Editorial

L'initiative populaire dite d'autodétermination déposée par l'UDC, Le droit suisse au lieu de juges étrangers, suscite de bien plaisants commentaires sous la plume d'exégètes qui protestent eux-mêmes de leur orthodoxie démocratique, mais qui sont contraints à des contorsions intellectuelles pour nous démontrer qu'en réalité la démocratie n'est pas – ou ne devrait pas être – le régime où le peuple a le dernier mot.

Dans un article récent de Domaine public1, M. Jean-Daniel Delley nous affirme que «les sociétés démocratiques modernes n'ont pas substitué le pouvoir absolu du peuple à celui du monarque» et que la conception qui voudrait que, «lorsque le peuple a parlé, il n'y a dès lors rien à discuter, manière de voir qui prévalait dans les démocraties antiques et les communautés alpestres du Moyen Age, est un archaïsme qui néglige les acquis de la philosophie libérale britannique et des révolutions américaine et française: la reconnaissance des droits humains universels et imprescriptibles».

Il est assez divertissant de lire dans l'hebdomadaire de la gauche intellectuelle vaudoise un coup de chapeau à la philosophie libérale britannique et d'apprendre que la Terreur et le bilan de la Révolution française doivent être portés au crédit des droits humains universels et imprescriptibles.

Ce que M. Delley n'ose pas dire, peut-être parce qu'il n'en a pas encore pris conscience lui-même, c'est que la démocratie est un régime absurde dans son essence, qui aboutit toujours à la tyrannie d'une partie du peuple et à l'asservissement de la minorité ou des minorités. Dans un tel régime, il n'y a personne pour concilier sur un plan supérieur les intérêts divergents des divers groupes de population et pour tirer de cette conciliation des solutions intelligentes et avantageuses pour tous.

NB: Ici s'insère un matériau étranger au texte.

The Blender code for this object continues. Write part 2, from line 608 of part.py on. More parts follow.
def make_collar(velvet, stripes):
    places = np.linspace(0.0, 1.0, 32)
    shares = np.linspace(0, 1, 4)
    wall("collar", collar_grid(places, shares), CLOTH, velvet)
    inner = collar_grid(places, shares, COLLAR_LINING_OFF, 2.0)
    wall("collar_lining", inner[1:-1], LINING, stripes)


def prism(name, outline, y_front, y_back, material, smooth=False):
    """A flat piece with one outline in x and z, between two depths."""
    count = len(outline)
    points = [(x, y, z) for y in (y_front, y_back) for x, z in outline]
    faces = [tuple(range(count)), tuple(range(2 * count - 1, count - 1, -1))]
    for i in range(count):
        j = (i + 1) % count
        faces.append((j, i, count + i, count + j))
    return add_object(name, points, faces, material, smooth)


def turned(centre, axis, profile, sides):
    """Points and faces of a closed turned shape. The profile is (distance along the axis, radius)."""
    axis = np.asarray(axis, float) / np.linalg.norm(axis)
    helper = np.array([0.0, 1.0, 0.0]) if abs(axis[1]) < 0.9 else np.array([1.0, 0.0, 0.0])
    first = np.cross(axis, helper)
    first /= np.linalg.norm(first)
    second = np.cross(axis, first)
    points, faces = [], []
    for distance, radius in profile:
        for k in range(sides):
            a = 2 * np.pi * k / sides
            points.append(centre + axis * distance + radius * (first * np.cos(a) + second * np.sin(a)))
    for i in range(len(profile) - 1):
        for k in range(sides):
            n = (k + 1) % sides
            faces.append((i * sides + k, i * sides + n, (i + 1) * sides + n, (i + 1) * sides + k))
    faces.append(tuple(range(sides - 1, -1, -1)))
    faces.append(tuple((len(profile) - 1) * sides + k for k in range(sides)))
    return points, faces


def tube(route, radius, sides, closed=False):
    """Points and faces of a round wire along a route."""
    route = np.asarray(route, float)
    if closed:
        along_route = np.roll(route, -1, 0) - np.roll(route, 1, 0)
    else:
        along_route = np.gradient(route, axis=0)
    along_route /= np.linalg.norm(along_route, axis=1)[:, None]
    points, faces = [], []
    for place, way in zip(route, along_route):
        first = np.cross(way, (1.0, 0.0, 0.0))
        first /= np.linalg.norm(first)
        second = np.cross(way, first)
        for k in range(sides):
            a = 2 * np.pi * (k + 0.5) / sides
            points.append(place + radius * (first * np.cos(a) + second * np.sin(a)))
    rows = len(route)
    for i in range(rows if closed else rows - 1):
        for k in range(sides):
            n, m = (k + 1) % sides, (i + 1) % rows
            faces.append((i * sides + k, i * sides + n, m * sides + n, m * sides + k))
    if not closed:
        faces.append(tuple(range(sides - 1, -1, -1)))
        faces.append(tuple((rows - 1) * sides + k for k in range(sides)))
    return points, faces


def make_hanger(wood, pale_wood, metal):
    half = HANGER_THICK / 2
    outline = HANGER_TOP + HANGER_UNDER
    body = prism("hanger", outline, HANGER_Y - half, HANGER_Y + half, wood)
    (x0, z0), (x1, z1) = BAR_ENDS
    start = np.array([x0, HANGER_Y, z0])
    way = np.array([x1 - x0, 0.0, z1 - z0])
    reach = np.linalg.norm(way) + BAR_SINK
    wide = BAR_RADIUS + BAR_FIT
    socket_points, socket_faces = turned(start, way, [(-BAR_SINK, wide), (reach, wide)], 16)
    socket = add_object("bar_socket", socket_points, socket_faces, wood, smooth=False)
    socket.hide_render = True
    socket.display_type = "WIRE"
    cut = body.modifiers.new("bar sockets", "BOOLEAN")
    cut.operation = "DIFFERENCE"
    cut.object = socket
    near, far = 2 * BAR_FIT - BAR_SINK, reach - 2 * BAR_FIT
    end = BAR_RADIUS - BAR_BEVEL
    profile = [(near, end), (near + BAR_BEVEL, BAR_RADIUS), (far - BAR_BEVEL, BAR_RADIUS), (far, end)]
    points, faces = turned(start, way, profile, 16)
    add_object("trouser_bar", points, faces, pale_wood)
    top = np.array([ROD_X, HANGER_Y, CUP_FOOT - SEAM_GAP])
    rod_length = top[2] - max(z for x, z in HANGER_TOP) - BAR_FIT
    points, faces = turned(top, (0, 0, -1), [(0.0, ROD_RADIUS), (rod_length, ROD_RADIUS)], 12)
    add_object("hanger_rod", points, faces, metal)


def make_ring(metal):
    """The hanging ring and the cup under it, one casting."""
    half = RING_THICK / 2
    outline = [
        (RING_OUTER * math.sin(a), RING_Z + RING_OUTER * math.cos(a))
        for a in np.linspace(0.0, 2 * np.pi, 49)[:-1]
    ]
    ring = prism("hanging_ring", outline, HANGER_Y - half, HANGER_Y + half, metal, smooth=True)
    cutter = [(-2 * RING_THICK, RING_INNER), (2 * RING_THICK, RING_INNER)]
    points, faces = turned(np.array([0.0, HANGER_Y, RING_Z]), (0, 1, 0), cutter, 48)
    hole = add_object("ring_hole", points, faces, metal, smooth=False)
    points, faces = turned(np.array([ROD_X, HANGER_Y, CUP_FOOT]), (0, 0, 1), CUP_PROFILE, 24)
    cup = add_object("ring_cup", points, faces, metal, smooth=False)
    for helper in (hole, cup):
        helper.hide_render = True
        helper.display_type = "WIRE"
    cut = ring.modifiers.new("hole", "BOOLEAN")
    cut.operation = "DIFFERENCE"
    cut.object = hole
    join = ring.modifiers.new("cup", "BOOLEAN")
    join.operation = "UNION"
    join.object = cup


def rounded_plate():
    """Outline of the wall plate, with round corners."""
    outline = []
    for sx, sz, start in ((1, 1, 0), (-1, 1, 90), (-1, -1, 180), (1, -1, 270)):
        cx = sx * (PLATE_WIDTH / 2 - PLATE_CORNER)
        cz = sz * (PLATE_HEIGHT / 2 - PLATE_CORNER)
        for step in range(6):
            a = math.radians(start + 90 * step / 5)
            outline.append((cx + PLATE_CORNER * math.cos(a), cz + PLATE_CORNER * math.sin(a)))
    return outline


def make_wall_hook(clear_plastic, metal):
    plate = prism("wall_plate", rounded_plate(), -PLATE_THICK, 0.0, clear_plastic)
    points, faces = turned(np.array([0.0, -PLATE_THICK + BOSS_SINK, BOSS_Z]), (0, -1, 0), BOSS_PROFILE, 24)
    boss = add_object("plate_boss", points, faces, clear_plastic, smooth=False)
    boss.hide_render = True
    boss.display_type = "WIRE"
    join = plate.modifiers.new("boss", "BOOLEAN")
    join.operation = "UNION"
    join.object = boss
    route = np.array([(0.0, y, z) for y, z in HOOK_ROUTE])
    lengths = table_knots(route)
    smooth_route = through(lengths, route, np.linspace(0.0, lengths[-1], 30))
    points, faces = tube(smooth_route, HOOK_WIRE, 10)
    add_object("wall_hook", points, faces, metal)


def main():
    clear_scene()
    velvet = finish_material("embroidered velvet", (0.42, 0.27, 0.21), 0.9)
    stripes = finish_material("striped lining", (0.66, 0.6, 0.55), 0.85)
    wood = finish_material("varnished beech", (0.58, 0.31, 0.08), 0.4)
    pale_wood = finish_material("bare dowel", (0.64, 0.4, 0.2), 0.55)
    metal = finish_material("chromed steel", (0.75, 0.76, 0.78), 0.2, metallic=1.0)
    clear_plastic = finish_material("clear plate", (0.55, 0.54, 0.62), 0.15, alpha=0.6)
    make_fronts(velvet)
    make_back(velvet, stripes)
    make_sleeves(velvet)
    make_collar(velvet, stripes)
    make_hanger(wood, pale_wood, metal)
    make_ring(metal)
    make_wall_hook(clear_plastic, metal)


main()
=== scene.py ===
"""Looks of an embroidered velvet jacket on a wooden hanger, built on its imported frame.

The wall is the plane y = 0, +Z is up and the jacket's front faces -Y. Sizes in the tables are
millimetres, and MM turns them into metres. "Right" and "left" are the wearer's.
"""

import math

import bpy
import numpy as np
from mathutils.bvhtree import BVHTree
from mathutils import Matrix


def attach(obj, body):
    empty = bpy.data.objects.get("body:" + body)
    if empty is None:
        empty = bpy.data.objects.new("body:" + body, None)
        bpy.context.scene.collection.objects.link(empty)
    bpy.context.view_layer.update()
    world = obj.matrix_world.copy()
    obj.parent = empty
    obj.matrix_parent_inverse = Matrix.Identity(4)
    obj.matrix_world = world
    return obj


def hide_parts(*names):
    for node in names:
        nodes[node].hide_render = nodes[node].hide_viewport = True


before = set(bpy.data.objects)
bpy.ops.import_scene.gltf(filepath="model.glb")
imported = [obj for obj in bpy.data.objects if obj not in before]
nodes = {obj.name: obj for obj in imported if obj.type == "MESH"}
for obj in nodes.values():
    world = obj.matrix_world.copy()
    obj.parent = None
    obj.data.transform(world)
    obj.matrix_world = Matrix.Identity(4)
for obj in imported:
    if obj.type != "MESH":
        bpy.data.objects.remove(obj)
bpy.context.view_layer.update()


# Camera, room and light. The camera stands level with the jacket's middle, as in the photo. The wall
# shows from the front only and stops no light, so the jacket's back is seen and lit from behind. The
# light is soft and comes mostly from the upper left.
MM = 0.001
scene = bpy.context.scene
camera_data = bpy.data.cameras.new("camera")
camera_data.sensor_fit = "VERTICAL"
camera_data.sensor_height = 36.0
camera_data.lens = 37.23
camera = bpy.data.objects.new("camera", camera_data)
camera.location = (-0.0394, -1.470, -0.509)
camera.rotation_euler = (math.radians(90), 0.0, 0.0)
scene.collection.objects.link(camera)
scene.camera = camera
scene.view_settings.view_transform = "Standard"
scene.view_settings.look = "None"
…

Sans avoir procédé à ce constat fondamental, il est relativement vain de jouer la voix du peuple contre les traités internationaux, car même ces traités ont été ratifiés au nom du peuple si ce n'est avec son accord exprès. Et si ces traités, ou certains d'entre eux, ne reflètent pas, ou plus, le sentiment du peuple, ils peuvent être dénoncés. Si un Etat est vraiment souverain, il n'est même pas lié par ce qu'on nomme le droit international impératif, soit la prohibition de la torture, de l'esclavage, ou le principe de non-refoulement dans un Etat qui ne respecte pas l'intégrité corporelle des individus2.

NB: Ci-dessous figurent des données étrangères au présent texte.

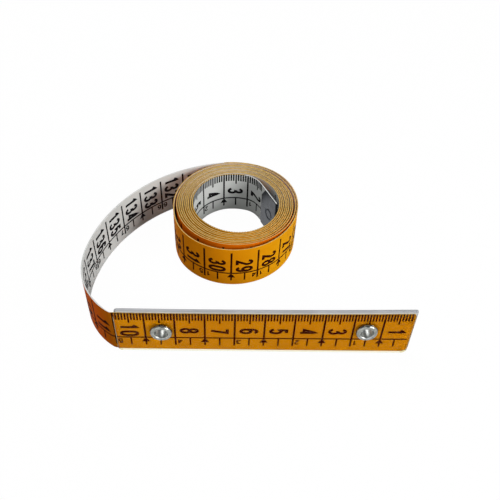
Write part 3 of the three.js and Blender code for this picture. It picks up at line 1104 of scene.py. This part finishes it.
def eyelet(name, node, centre):
    """One turned piece: a rim before the clear plate, a barrel through both plates and a
    clinched end behind the white one."""
    front = MIDDLE_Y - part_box("stiffener_front")[0].y
    back = MIDDLE_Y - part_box("stiffener_back")[1].y
    clinch = rolled_rim(back, -1, CLINCH_EDGE_RADIUS, CLINCH_CREST_RADII, CLINCH_HEIGHT,
                        CLINCH_DEPTH)
    profile = rolled_rim(front, 1, RIM_EDGE_RADIUS, RIM_CREST_RADII, RIM_HEIGHT, MOUTH_DEPTH)
    profile += clinch[::-1] + [(EYELET_BARREL_RADIUS, back), (EYELET_BARREL_RADIUS, front)]
    bore_steps = range(2 * RIM_STEPS - BORE_LEAD_STEPS, 2 * RIM_STEPS + 2 + BORE_LEAD_STEPS)
    maker = Maker()
    turned(maker, centre, profile, bore_steps)
    piece = maker.piece(name, [nickel, nickel_bore_painted_light])
    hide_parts(node)
    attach(piece, "stiff_end")


for name, node, centre in zip(("eyelet_by_zero", "eyelet_by_ten"), EYELET_NODES, eyelet_centres):
    eyelet(name, node, centre)


# The tip: a sheet folded round the end of the tape, with a ring stamped into it

TIP_GAP = 0.04 * MM  # from the tape's face to the sheet
TIP_EDGE = 0.06 * MM  # the sheet's eased edge
TIP_FOLD_REACH = TIP_SEAT + TIP_SHEET
TIP_CUT_START = 15 * MM  # above this height the free corner is cut back
TIP_CUT = 2.5 * MM
TIP_LOW_CUT_START = 1.2 * MM
TIP_LOW_CUT = 0.8 * MM
TIP_RING_FROM_END = 4.6 * MM
TIP_RING_RADIUS = 2.2 * MM
TIP_RING_HALF_WIDTH = 0.3 * MM
TIP_RING_DEPTH = 0.28 * MM
TIP_LEG_STEPS = 60
TIP_FOLD_STEPS = 12
TIP_UP_STEPS = 90


def tip_leg(up):
    """How far the tip's free edge lies from the end of the tape at a height."""
    cut = TIP_CUT * max(up - TIP_CUT_START, 0) / (TAPE_WIDTH - TIP_CUT_START)
    low_cut = TIP_LOW_CUT * max(TIP_LOW_CUT_START - up, 0) / TIP_LOW_CUT_START
    return TIP_LENGTH - cut - low_cut


def tip_point(station, up, half, outer, shrink):
    """A point of the folded sheet. Stations run along one leg, round the fold and back along
    the other. Half is how far its layer lies from the tape's middle, and outer how far the
    outermost layer does. Shrink is 1 for the layers that the eased edge draws in, 0 for others."""
    inside = TIP_EDGE * shrink
    up = min(max(up, inside), TAPE_WIDTH - inside)
    leg = tip_leg(up) - inside
    if station <= TIP_LEG_STEPS:
        back, across = leg * (1 - station / TIP_LEG_STEPS), half
    elif station >= TIP_LEG_STEPS + TIP_FOLD_STEPS:
        past = station - TIP_LEG_STEPS - TIP_FOLD_STEPS
        back, across = leg * past / TIP_LEG_STEPS, -half
    else:
        angle = pi * (station - TIP_LEG_STEPS) / TIP_FOLD_STEPS
        back, across = -TIP_FOLD_REACH * sin(angle) * half / outer, half * cos(angle)
    if shrink and half == outer:
        ring = hypot(back - TIP_RING_FROM_END, up - TAPE_WIDTH / 2) - TIP_RING_RADIUS
        pressed = TIP_RING_DEPTH * exp(-(ring / TIP_RING_HALF_WIDTH) ** 2)
        across -= pressed if across > 0 else -pressed
    distance = TAPE_LENGTH - back
    return place(distance, across, up), (distance, up)


def folded_tip():
    maker = Maker()
    inner = TAIL_THICKNESS / 2 + TIP_GAP
    outer = inner + TIP_SHEET
    wide, tall = 2 * TIP_LEG_STEPS + TIP_FOLD_STEPS, TIP_UP_STEPS
    layers = ((outer, 1), (outer - TIP_EDGE, 0), (inner + TIP_EDGE, 0), (inner, 1))
    rim = [(i, 0) for i in range(wide)] + [(wide, k) for k in range(tall)]
    rim += [(i, tall) for i in range(wide, 0, -1)] + [(0, k) for k in range(tall, 0, -1)]
    points, flat, numbers = [], [], []
    for half, shrink in layers:
        made = [(i, k) for i in range(wide + 1) for k in range(tall + 1)] if shrink else rim
        number = {}
        for i, k in made:
            number[(i, k)] = len(points)
            point, where = tip_point(i, TAPE_WIDTH * k / tall, half, outer, shrink)
            points.append(point)
            flat.append(where)
        numbers.append(number)
    faces = []
    for number, outwards in ((numbers[0], True), (numbers[-1], False)):
        for i in range(wide):
            for k in range(tall):
                face = (number[(i, k)], number[(i, k + 1)], number[(i + 1, k + 1)],
                        number[(i + 1, k)])
                faces.append(face if outwards else face[::-1])
    for number, under in zip(numbers, numbers[1:]):
        for a, b in zip(rim, rim[1:] + rim[:1]):
            faces.append((number[a], number[b], under[b], under[a]))
    maker.extend(points, flat, faces, [0] * len(faces))
    piece = maker.piece("folded_tip", [tip_metal])
    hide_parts("end_tip")
    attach(piece, "tail")


folded_tip()


# Floor, light and camera

FLOOR_REACH = 3  # metres, each way
FLOOR_COLOUR = (0.3, 0.3, 0.3)
FLOOR_PLAIN_SHARE = 0.95  # how much of it shows plain white, whatever falls on it
FLOOR_PLAIN_STRENGTH = 1.035
PLAIN = (1, 1, 1)
WORLD_COLOUR = (0.94, 0.97, 1)
WORLD_STRENGTH = 0.12
MIRRORED = ((0.1, PLAIN), (0.5, (0.16, 0.17, 0.19)))  # what metal mirrors, by height in the sky
LAMPS_TOWARDS = Vector((0, 0, 0.01))
LAMPS = (  # each by its name, place and size in metres, and power in watts
    ("key", (0.54, -0.38, 0.36), 0.4, 4.7),
    ("fill", (-0.3, -0.6, 0.4), 0.8, 1.6),
    ("back", (-0.2, 0.3, 0.65), 0.5, 2.8),
)


def floor():
    """A matt floor that rays from the camera, also through plastic or off metal, see as white."""
    mesh = bpy.data.meshes.new("floor")
    corners = [(x * FLOOR_REACH, y * FLOOR_REACH, 0) for x, y in ((-1, -1), (1, -1), (1, 1), (-1, 1))]
    mesh.from_pydata(corners, [], [(0, 1, 2, 3)])
    plane = linked("floor", mesh)
    material = bpy.data.materials.new("floor")
    material.use_nodes = True
    tree = material.node_tree
    tree.nodes.clear()
    matt = add(tree, "BsdfDiffuse", (*FLOOR_COLOUR, 1)).outputs[0]
    plain = add(tree, "Emission", (*PLAIN, 1), FLOOR_PLAIN_STRENGTH).outputs[0]
    rays = add(tree, "LightPath").outputs
    through = maths(tree, "MAXIMUM", rays["Is Camera Ray"], rays["Is Transmission Ray"])
    seen = maths(tree, "MAXIMUM", through, rays["Is Glossy Ray"])
    share = maths(tree, "MULTIPLY", seen, FLOOR_PLAIN_SHARE)
    mix = add(tree, "MixShader", share, matt, plain).outputs[0]
    add(tree, "OutputMaterial", mix)
    mesh.materials.append(material)


def lamp(name, at, size, power):
    light = bpy.data.lights.new(name, "AREA")
    light.shape = "DISK"
    light.size = size
    light.energy = power
    item = linked(name, light)
    item.location = at
    item.rotation_euler = (LAMPS_TOWARDS - Vector(at)).to_track_quat("-Z", "Y").to_euler()


def surroundings():
    """A world that lights with one colour, is mirrored as bright near the horizon and dark
    overhead, and is seen as plain white."""
    world = bpy.data.worlds.new("studio")
    bpy.context.scene.world = world
    world.use_nodes = True
    tree = world.node_tree
    lit = tree.nodes["Background"]
    feed(tree, lit.inputs["Color"], (*WORLD_COLOUR, 1))
    feed(tree, lit.inputs["Strength"], WORLD_STRENGTH)
    plain = add(tree, "Background", (*PLAIN, 1), 1).outputs[0]
    axes = add(tree, "SeparateXYZ", add(tree, "TexCoord").outputs["Generated"]).outputs
    mirrored = add(tree, "Background", ramp(tree, axes["Z"], MIRRORED), 1).outputs[0]
    rays = add(tree, "LightPath").outputs
    through = maths(tree, "MAXIMUM", rays["Is Camera Ray"], rays["Is Transmission Ray"])
    unseen = add(tree, "MixShader", rays["Is Glossy Ray"], lit.outputs[0], mirrored).outputs[0]
    mix = add(tree, "MixShader", through, unseen, plain).outputs[0]
    feed(tree, tree.nodes["World Output"].inputs["Surface"], mix)


# The camera stands in front of the stiffened end and looks down at it
CAMERA_NEAR = 0.01  # metres, from where on it sees
CAMERA_AT = Vector((-7.497, -160.754, 184.143)) * MM
CAMERA_DOWN = radians(47.347)
CAMERA_YAW = radians(3.426)
CAMERA_ROLL = radians(3.15)
CAMERA_LENS = 45.27


def camera():
    ahead = Vector((sin(CAMERA_YAW) * cos(CAMERA_DOWN), cos(CAMERA_YAW) * cos(CAMERA_DOWN),
                    -sin(CAMERA_DOWN)))
    level = Vector((cos(CAMERA_YAW), -sin(CAMERA_YAW), 0))
    upright = level.cross(ahead)
    right = cos(CAMERA_ROLL) * level + sin(CAMERA_ROLL) * upright
    up = cos(CAMERA_ROLL) * upright - sin(CAMERA_ROLL) * level
    data = bpy.data.cameras.new("camera")
    data.lens = CAMERA_LENS
    data.clip_start = CAMERA_NEAR
    item = linked("camera", data)
    facing = Matrix((right, up, -ahead)).transposed()
    item.matrix_world = Matrix.Translation(CAMERA_AT) @ facing.to_4x4()
    bpy.context.scene.camera = item


floor()
for settings in LAMPS:
    lamp(*settings)
surroundings()
camera()
bpy.context.scene.view_settings.view_transform = "Standard"

bpy.context.view_layer.update()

Nous avons déjà exposé ici3 que les arrêts de la Cour européenne des droits de l'homme, même ceux qui condamnent la Suisse, sont généralement justifiés non seulement par une violation de la Convention mais aussi par des entorses à notre propre législation interne. Il est donc illusoire de croire qu'en dénonçant la CEDH (si tel est bien le but recherché par l'initiative), on fera l'économie d'une réflexion sur les droits humains fondamentaux.

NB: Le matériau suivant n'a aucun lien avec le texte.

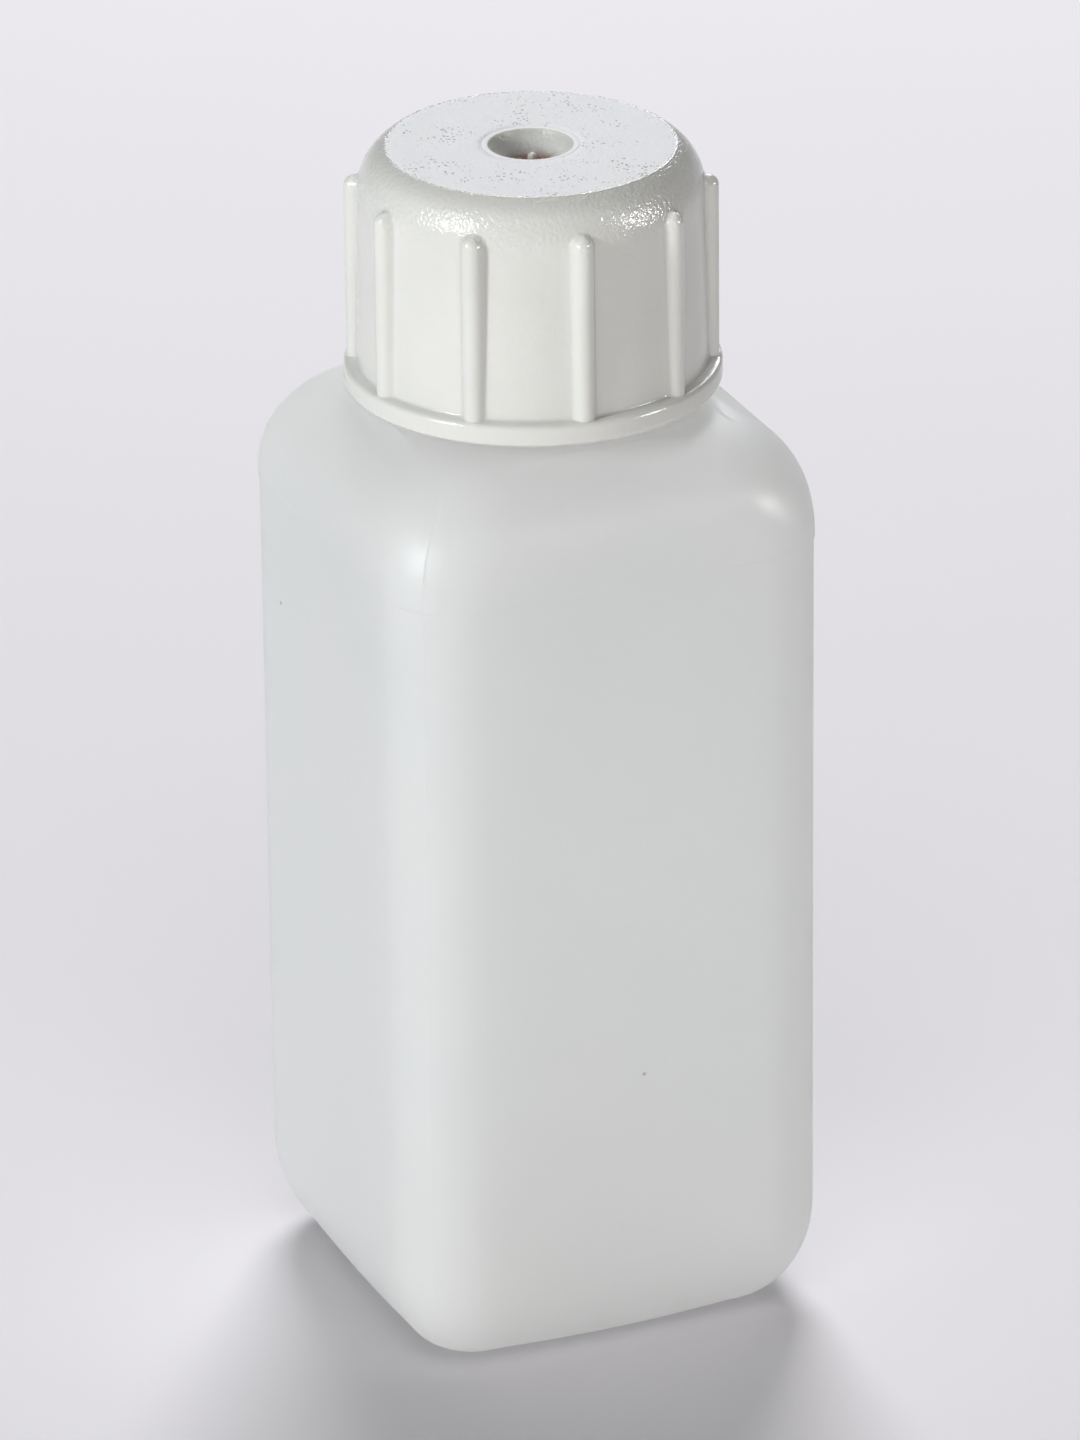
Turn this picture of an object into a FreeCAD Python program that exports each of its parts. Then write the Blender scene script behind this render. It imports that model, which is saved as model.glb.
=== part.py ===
import FreeCAD, Part
import math
import os

import Sketcher

# Square plastic reagent bottle with a ribbed screw cap and a snapped-in sealing insert.
# Millimetres, +Z up, the origin at the centre of the base on the surface that it stands on.

os.makedirs("parts", exist_ok=True)
doc = FreeCAD.newDocument("reagent_bottle")

# ---------------------------------------------------------------- driving dimensions

DIMENSIONS = [
    # bottle: square body, blown with an even wall
    ("body_width", 52.0),
    ("corner_radius", 8.2),
    ("wall", 1.2),
    ("mould_step", 0.12),        # the shoulder insert stands this far proud of the body
    ("base_width", 36.8),        # across the flat that the bottle stands on
    ("base_corner", 4.0),
    ("base_rise", 12.5),         # height of the rounded edge round the base
    ("base_floor", 2.4),         # inside floor above the standing plane
    ("recess_width", 27.0),
    ("recess_corner", 6.0),
    ("recess_depth", 1.0),
    ("pinch_length", 26.0),      # weld line left across the recess by the blow mould
    ("pinch_width", 0.8),
    ("pinch_height", 0.6),
    ("pinch_bury", 0.6),         # depth of the weld line inside the floor of the recess
    # shoulder: the half width and the half diagonal each close in on the neck by a power law
    ("step_level", 96.0),
    ("shoulder_level", 109.7),
    ("neck_root", 18.2),
    ("face_power", 4.15),
    ("face_fall", 1.25),
    ("edge_power", 2.27),
    ("edge_fall", 0.51),
    # neck and its right-hand thread
    ("neck_radius", 16.4),
    ("bore_radius", 14.8),
    ("bore_reach", 3.6),         # how far below the shoulder's top the bore is cleared
    ("land_level", 136.3),
    ("land_chamfer", 0.4),
    ("root_fillet", 1.0),
    ("thread_pitch", 4.0),
    ("thread_height", 1.35),
    ("thread_root", 1.9),
    ("thread_crest", 0.9),
    ("thread_bury", 0.3),
    ("thread_level", 121.0),
    ("thread_rise", 9.0),
    # cap
    ("cap_bottom", 111.8),
    ("cap_top", 139.7),
    ("ring_radius", 21.4),
    ("ring_height", 2.6),
    ("ring_round", 0.6),
    ("ring_fillet", 0.3),        # in the corner between the ring and the skirt
    ("ring_slope", 0.15),        # fall of the ring's upper face from the fillet to its rim
    ("skirt_foot", 19.95),
    ("skirt_head", 19.5),
    ("skirt_bore", 18.1),
    ("crown_level", 134.6),
    ("crown_radius", 5.84),
    ("disc_radius", 16.5),
    ("top_thickness", 2.2),
    ("well_radius", 5.0),
    ("well_floor", 1.8),
    ("well_depth", 2.8),
    ("well_curve", 5.6),         # radius of the dished side of the well
    ("well_lip", 0.3),
    ("well_wall", 1.6),
    ("gate_radius", 0.45),
    ("gate_height", 1.7),
    ("bead_radius", 17.15),
    ("bead_level", 136.1),
    ("bead_height", 0.8),
    ("rib_count", 10.0),
    ("rib_radius", 1.25),
    ("rib_circle", 19.75),
    ("rib_top", 136.0),
    ("rib_phase", 11.7),         # first rib's angle from +X in degrees
    # sealing insert
    ("flange_radius", 17.5),
    ("flange_gap", 0.05),
    ("flange_thickness", 1.1),
    ("plug_radius", 14.72),
    ("plug_depth", 5.1),
    ("plug_land", 1.6),
    ("plug_taper", 0.7),
    ("plug_wall", 1.1),
    ("plug_round", 0.6),
]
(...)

Nous observons en passant qu'un des droits fondamentaux essentiels de la personne humaine, celui de n'être pas tué avant sa naissance, mobilise beaucoup moins les intellectuels de gauche que celui de pouvoir se vêtir dans la rue à son gré d'un niqab ou d'une burqa.

Mais nous soutiendrons néanmoins cette initiative, pour une raison que Domaine public a bien vue: la suprématie du droit national empêcherait la reprise du droit européen au rythme de son évolution. Si l'article constitutionnel proposé n'avait qu'une seule vertu, celle d'empêcher la soumission au droit évolutif des instances européennes, il serait justifié de l'adopter.

Nous ne nous faisons pas d'illusion sur la portée du sursaut d'indépendance et de souveraineté attendu des nouveaux articles 5 al. 1 et 4 ou 56a de la Constitution proposés par l'UDC. Aussi longtemps que la Suisse n'aura pas claqué la porte de l'ONU, dont la Charte a la primauté sur tout autre accord international4, nous ne serons ni indépendants ni neutres, et notre conduite ne sera pas dictée par des juges étrangers mais par des fonctionnaires étrangers anonymes, dont la légitimité est – pour le moins – largement plus discutable que celle des juges de la Cour européenne.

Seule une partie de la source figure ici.